Siguiendo los preceptos de mi padre, conseguí aprobar las dos carreras. Pero ejercer la filología implicaba dedicarse a la enseñanza, y yo tenía muy claro que no servía para enseñar. No tenía paciencia, no me gustaba tener que escuchar a la gente, y mucho menos que me escucharan a mí. Así que me juré que yo solo me dedicaría a traducir Derecho y Economía, que era mi pasión. Entonces no había crisis, o por lo menos no había una tan diagnosticada como ésta, pero tampoco existían Internet ni las redes sociales ni las bibliotecas virtuales. Los traductores, básicamente, teníamos los diccionarios y algunos libros que conseguíamos importar sobre la especialidad.

Durante muchos años „con la excepción de mi primer trabajo como intérprete en una gran empresa de astilleros„ no encontré más que ofertas para dar clases de inglés. Y yo seguía en mis trece, emperrada en que la enseñanza no era lo mío, pero tenía que comer. Entonces las empresas no estaban educadas para saber lo que es un traductor ni un intérprete, por lo que los trabajos que me salían eran esporádicos, pero no cejé en mi empeño, y seguí empollando diccionarios jurídicos y financieros, y cogiendo traducciones que a veces me venían enormes. Nunca dejé de tener fe en que algún día conseguiría ejercer mi adorada profesión.

A la postre, mi joven marido se emperró por aquel entonces en que fuéramos padres, y se puso tan pesado el hombre que me quedé embarazada y me puse a criar. Trabajaba a horas extemporáneas, como podía, dando clases a empresarios y juristas. Y aquello de la enseñanza, como era de lo que me apasionaba, me empezó a gustar. Estudiaba por las noches, entre biberón y biberón; sacaba horas de donde no las había, pero al fin conseguí enfocar lo que me daba de comer hacia lo que amaba, dándome cuenta de lo mucho que podía aprender del intercambio intelectual y emocional con mis alumnos juristas y economistas. Y acabé amando la enseñanza también.

Durante muchos años sufrí la incomprensión de mis colegas hacia mi materia de interés „lo que ahora se llaman las lenguas aplicadas a las profesiones„y la indiferencia de la Academia y la sociedad por lo que eran los incipientes estudios de traducción. Pero intuía que algún día la verdad y el sentido común saldrían a flote, como así fue cuando la Universidad de Murcia estableció lo que hoy es un magnífico Departamento de Traducción. Habían pasado veinte años, pero el tiempo no importa si has conseguido tu ilusión.

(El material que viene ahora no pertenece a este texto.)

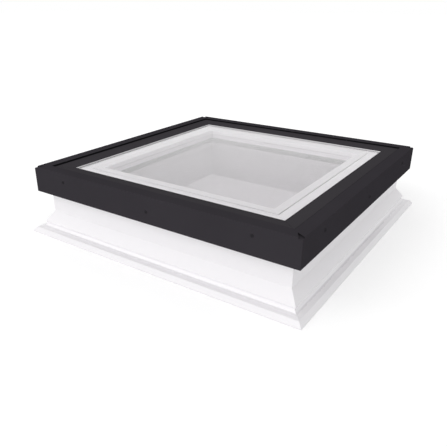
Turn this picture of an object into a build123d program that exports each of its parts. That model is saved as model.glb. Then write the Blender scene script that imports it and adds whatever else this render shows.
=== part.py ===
from build123d import *
import os

# Fixed flat-roof skylight: a white plastic upstand, a glazing frame with a stepped
# triple glazing unit, and dark metal cladding. Millimetres, +Z up. The origin is the
# middle of the underside, -Y is the front.
os.makedirs("parts", exist_ok=True)

# Plan sizes, each from the middle of the skylight out to one side
CLAD_HALF = 500.0  # outer face of the cladding
TOE_HALF = 525.0  # tip of the upstand's foot
UPSTAND_HALF = 466.0  # outer wall of the upstand
SHAFT_HALF = 350.0  # inner wall of the light shaft
GLASS_HALF = 404.0  # edge of the glass left in view by the cladding

# Heights above the roof
TOTAL_HEIGHT = 240.0
CLAD_BOTTOM = 152.0
UPSTAND_TOP = 156.0
FRAME_BOTTOM = 160.0
GLASS_TOP = 225.5

# Upstand section, each point given as (distance from the middle, height)
TOE_EDGE = 5.0
FOOT_TOP = (514.0, 17.0)
FOOT_HEEL = (494.0, 21.5)
FOOT_NECK = (488.5, 28.0)
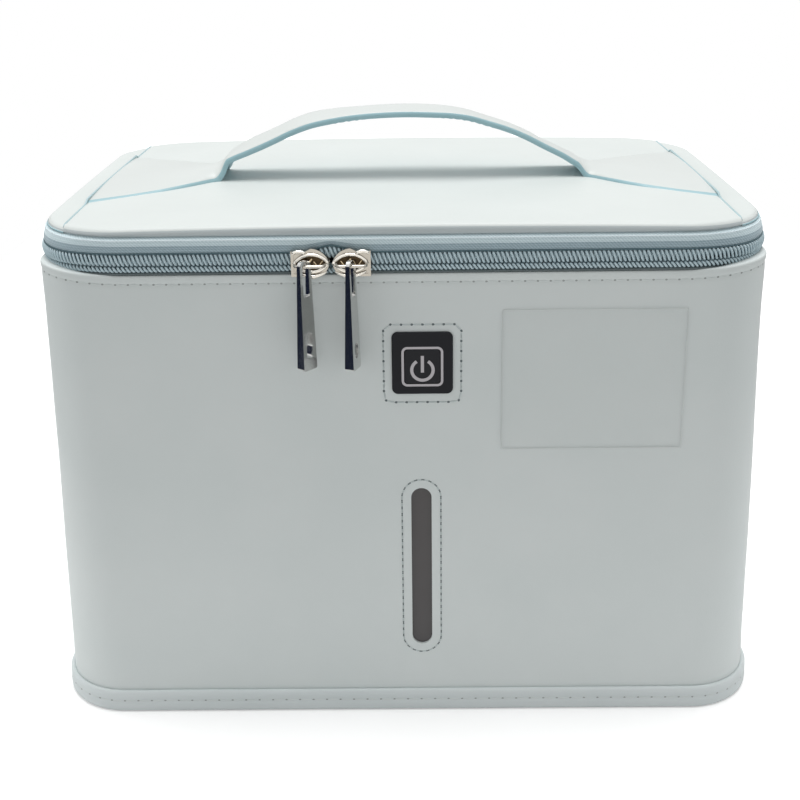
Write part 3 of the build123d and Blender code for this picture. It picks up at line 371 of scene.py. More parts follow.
def cut(obj, outline, front=True):
    """Cut an opening through the wall, from an outline of (x, z) points."""
    side = -1 if front else 1
    places = [(x, HALF_DEPTH + flare(z), z) for x, z in outline]
    verts = [(x, side * (y + depth), z) for depth in (3.0, -14.0) for x, y, z in places]
    cutter = add_mesh("cutter", verts, caps(2, len(outline)) + quads(2, len(outline)))
    face_outwards(cutter.data)
    add_modifier(obj, "BOOLEAN", operation="DIFFERENCE", solver="EXACT", object=cutter)
    graph = bpy.context.evaluated_depsgraph_get()
    baked = bpy.data.meshes.new_from_object(obj.evaluated_get(graph))
    obj.modifiers.clear()
    old, obj.data = obj.data, baked
    bpy.data.meshes.remove(old)
    bpy.data.objects.remove(cutter)


def sweep(
    name, profile, body, material, slot,
    outline=WALL, closed=True, straight=3.0, arc=14, shift=None, mats=None,
):
    """Carry a closed profile of (outward, height) points round an outline.

    shift gives what is added to both at a place. mats is one index per side of the profile.
    """
    rows, length = ring(outline, straight, arc, closed)
    radius = outline[2]
    n, m = len(rows), len(profile)
    around = lengths(np.array(profile, float))
    verts, uvs = [], []
    for i, (cx, cy, nx, ny) in enumerate(rows):
        for j, (out, z) in enumerate(profile):
            more_out = more_z = 0.0
            if shift:
                more_out, more_z = shift(cx + nx * radius, cy + ny * radius, nx, ny, out, z)
            r = radius + out + more_out
            verts.append((cx + nx * r, cy + ny * r, z + more_z))
            uvs.append((length[i] * MM, around[j] * MM))
    faces = quads(n, m, close_rows=closed)
    indices = (mats or [0] * m) * (n if closed else n - 1)
    if not closed:
        faces += caps(n, m)
        indices += [0, 0]
    return piece(name, verts, faces, body, material, slot, uvs, mats=indices)


def disc(name, height, outline, grow, side, body, material, slot):
    """A sheet filling an outline, with its edge at one level. height gives it at a place."""
    rows, _ = ring(outline, 4.0, 12)
    radius = outline[2] + grow
    rings = [d for d in (0.0, 1.5, 4.0, 8.0, 13.0, 19.0, 26.0, 33.0) if d < radius - 1.5]
    shrinks = [0.93, 0.85, 0.76, 0.66, 0.55, 0.43, 0.3, 0.16]
    verts = [(cx + nx * radius, cy + ny * radius, side) for cx, cy, nx, ny in rows]
    for d, t in [(d, 1) for d in rings] + [(rings[-1], t) for t in shrinks]:
        for cx, cy, nx, ny in rows:
            x, y = (cx + nx * (radius - d)) * t, (cy + ny * (radius - d)) * t
            verts.append((x, y, height(x, y)))
    verts.append((0.0, 0.0, height(0, 0)))
    count = 1 + len(rings) + len(shrinks)
    faces = dome(count, len(rows))
    uvs = [(v[0] * MM, v[1] * MM) for v in verts]
    obj = piece(name, verts, faces, body, material, slot, uvs)
    obj.data.set_sharp_from_angle(angle=SHARP)
    return obj


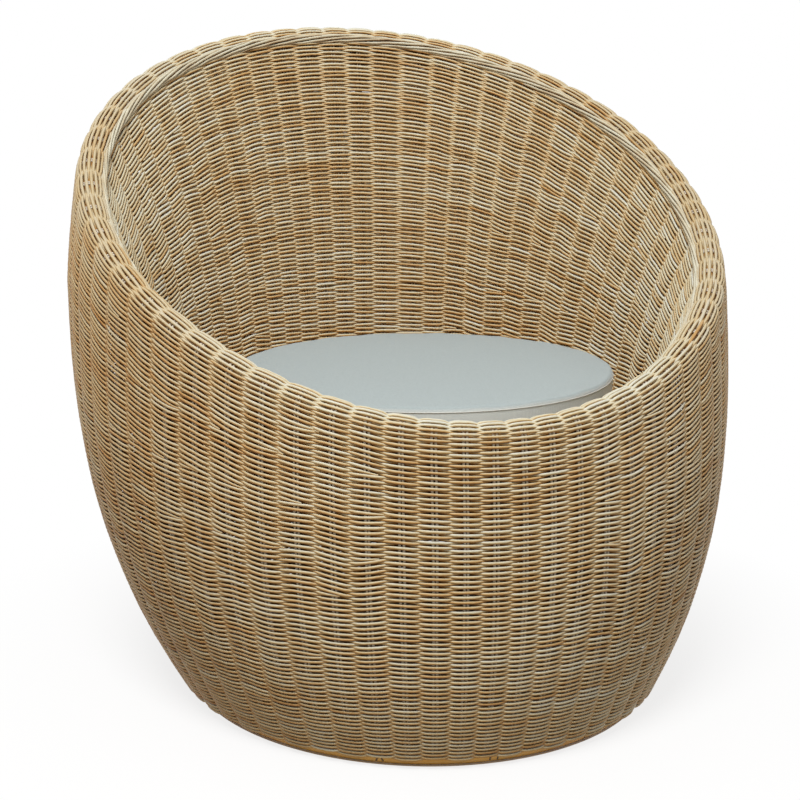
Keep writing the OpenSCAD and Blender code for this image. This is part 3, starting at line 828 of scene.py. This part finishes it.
def fill_out(ob, held, centre):
    """Moves the pad's points to where they lie in the filled cover, and returns them."""
    rest = positions(ob.data)
    now = rest.copy()
    moved = run_cloth(ob, held) - rest
    far = np.linalg.norm(moved, axis=1).max()
    now = rest + moved * CROWN / 1000 / max(far, CROWN / 1000)
    dx, dy = now[:, 0] - centre[0], now[:, 1] - centre[1]
    rr, turn = np.hypot(dx, dy), np.arctan2(dx, -dy)
    near = np.exp(-np.clip((CUSHION_R - PUCKER_IN) / 1000 - rr, 0, 1) / PUCKER_FADE)
    near = near * (now[:, 2] > centre[2] + (CUSHION_T - PUCKER_DOWN) / 1000)
    dips = waves(turn, 78, 1.0, 4) * (rr > SAG_FROM) * (now[:, 2] > centre[2] + SAG_ABOVE)
    now[:, 2] += PUCKER * near * waves(turn, 77, 9.0, 9) + SAG * dips
    height = np.clip((now[:, 2] - centre[2]) * 1000 / CUSHION_T, 0, 1)
    now[:, 2] += (LEAN_X * dx + LEAN_Y * dy) * height
    now[:, 2] = np.clip(now[:, 2], CUSHION_Z / 1000 + LOWEST, None)
    k = np.minimum(1, (CUSHION_R + WIDEST) / 1000 / np.maximum(rr, 1e-9))
    now[:, 0], now[:, 1] = centre[0] + dx * k, centre[1] + dy * k
    ob.data.vertices.foreach_set("co", now.ravel())
    ob.data.update()
    return now


cushion_at = (0, (CUSHION_Y - MID_Y) / 1000, CUSHION_Z / 1000)
profile, seam_low, seam_top = cushion_profile(CUSHION_R, CUSHION_T, ROUNDING)
pad = revolve(profile, CUSHION_SIDES, cushion_at, "cushion_pad")
pad_points = fill_out(pad, ring_of(seam_low) + ring_of(seam_top), cushion_at)
for p in pad.data.polygons:
    p.use_smooth = True
sub = pad.modifiers.new("subdivide", "SUBSURF")
sub.levels = sub.render_levels = 1
tagged([pad], "cushion", "cushion_cloth", cushion_material(), "cushion_cover", "cushion_foam")


def piping(index):
    """The seam that stands a little proud of one ring of the pad."""
    path = pad_points[ring_of(index)] * 1000 + np.array([0, MID_Y, 0])
    way = unit((path - path.mean(0)) * np.array([1, 1, 0]))
    return path + PIPING_OUT * way, way, PIPING_R, 0.5


thread = Nodes("cushion_seam", Roughness=0.85)
thread.colour(thread.ramp(thread.noise(thread.coord((700, 700, 700)), 1.0, 2.0),
                          [(0.3, (0.55, 0.54, 0.50)), (0.7, (0.70, 0.69, 0.65))]))
tagged([tubes("cushion_seams", [piping(seam_low), piping(seam_top)], 8, closed=True)],
       "cushion", "cushion_cloth", thread.mat)

# ---------------------------------------------------------------- floor and background
PAPER_LIT, PAPER_SEEN = (0.42, 0.42, 0.42), (0.93, 0.93, 0.93)
GLOW, GLOW_GAIN = 0.80, 0.5             # share of plain white, and how it grows further out
GLOW_FROM, GLOW_SCALE, GLOW_SHIFT = 0.27, 0.9, 0.33     # distances from the base, in metres
WORLD_LIT, WORLD_STRENGTH = (1, 0.96, 0.90), 0.44


def floor_paper():
    """Pale paper that fades to white away from the chair and keeps its shadow."""
    m = Nodes("floor_paper", Roughness=0.9, Specular_IOR_Level=0.0)
    seen = m.seen_straight()
    m.colour(m.mix(seen, PAPER_LIT, PAPER_SEEN))
    off = m.new("VectorMath", operation="SUBTRACT")
    m.feed(off.inputs[0], m.new("NewGeometry").outputs["Position"])
    off.inputs[1].default_value = (0, -MID_Y / 1000, 0)
    length = m.new("VectorMath", operation="LENGTH")
    m.feed(length.inputs[0], off.outputs[0])
    far = length.outputs["Value"]
    away = m.math("SUBTRACT", m.math("DIVIDE", far, GLOW_SCALE), GLOW_SHIFT, clamp=True)
    share = m.math("ADD", GLOW, m.math("MULTIPLY", away, GLOW_GAIN), clamp=True)
    seen = m.math("MULTIPLY", seen, m.math("GREATER_THAN", far, GLOW_FROM))
    blend = m.new("MixShader")
    glow = m.new("Emission", Color=(1, 1, 1))
    for index, value in enumerate((m.math("MULTIPLY", seen, share), m.bsdf.outputs[0],
                                   glow.outputs[0])):
        m.feed(blend.inputs[index], value)
    m.feed(m.out.inputs[0], blend.outputs[0])
    return m.mat


floor = new_object("floor", bpy.data.meshes.new("floor"))
bm = bmesh.new()
bmesh.ops.create_grid(bm, x_segments=1, y_segments=1, size=12)
bm.to_mesh(floor.data)
bm.free()
floor.data.materials.append(floor_paper())

world = bpy.data.worlds.new("studio")
bpy.context.scene.world = world
world.use_nodes = True
sky = Graph(world.node_tree)
pick = sky.new("MixShader")
lit = sky.new("Background", Color=WORLD_LIT, Strength=WORLD_STRENGTH)
white = sky.new("Background", Color=(1, 1, 1), Strength=1.0)
for index, value in enumerate((sky.seen_straight(), lit.outputs[0], white.outputs[0])):
    sky.feed(pick.inputs[index], value)
sky.feed(sky.new("OutputWorld").inputs[0], pick.outputs[0])


# ---------------------------------------------------------------- lamps and camera
def lamp(name, where, target, size, power):
    data = bpy.data.lights.new(name, "AREA")
    data.shape = "DISK"
    data.size = size
    data.energy = power
    ob = new_object(name, data)
    ob.location = where
    ob.rotation_euler = (Vector(target) - Vector(where)).to_track_quat("-Z", "Y").to_euler()


lamp("key", (-0.88, -1.6, 3.6), (0, 0, 0.4), 1.6, 115)
lamp("fill", (2.4, -2.2, 1.5), (0, 0, 0.3), 2.0, 1.5)

# Fitted to the photograph: angles, the place in mm from AIM, and the focal length in its pixels.
AZ, EL, ROLL = math.radians(-14.861), math.radians(13.579), math.radians(0.965)
AIM, SHIFT_RIGHT, SHIFT_UP, DISTANCE = Vector((0, 0, 313.4)), -28.06, 12.96, 1821.75
FOCAL, PICTURE, SENSOR = 1568.99, 800, 36
back = Vector((math.sin(AZ) * math.cos(EL), -math.cos(AZ) * math.cos(EL), math.sin(EL)))
right = Vector((math.cos(AZ), math.sin(AZ), 0))
upward = back.cross(right)
where = AIM + right * SHIFT_RIGHT + upward * SHIFT_UP + back * DISTANCE
rolled = Matrix((right * math.cos(ROLL) + upward * math.sin(ROLL),
                 upward * math.cos(ROLL) - right * math.sin(ROLL), back)).transposed()
lens = bpy.data.cameras.new("camera")
lens.sensor_width = SENSOR
lens.sensor_fit = "HORIZONTAL"
lens.lens = FOCAL / PICTURE * SENSOR
lens.clip_start, lens.clip_end = 0.05, 60
camera = new_object("camera", lens)
moved = Matrix.Translation((where - Vector((0, MID_Y, 0))) / 1000)
camera.matrix_world = moved @ rolled.to_4x4()
bpy.context.scene.camera = camera

view = bpy.context.scene.view_settings
view.view_transform = "Standard"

Hoy no es que no me arrepienta de mi camino, es que pienso que el Universo ha conspirado para que yo haga con pasión y cierta eficiencia lo que ejerzo en la actualidad. Sospecho que lo que he enseñado es poco si lo comparo con lo mucho que la vida, las dificultades y mis propios alumnos me han enseñado a mí. No me olvido de darle las gracias a mi padre por empeñarse en que hiciese lo que él creía que era lo mejor para mí, y mi corazón también está agradecido a esa estela de alumnos que ha posibilitado que yo sepa lo que sé. Cada año le deseo suerte a la promoción que se gradúa, pero no sólo eso, pues la suerte es de quien se la trabaja, de quien tiene fe en lo que busca, de quien posee la paciencia y la persistencia para conseguirlo. Y cuando una consigue lo que anhela, agradece a quienes le apoyaron, a quienes le enseñaron, incluso a aquellos que le hicieron sufrir. Pero, por encima de todo, una sabe que fueron su propio tesón, su fe ciega y su trabajo constante los que la pusieron ahí.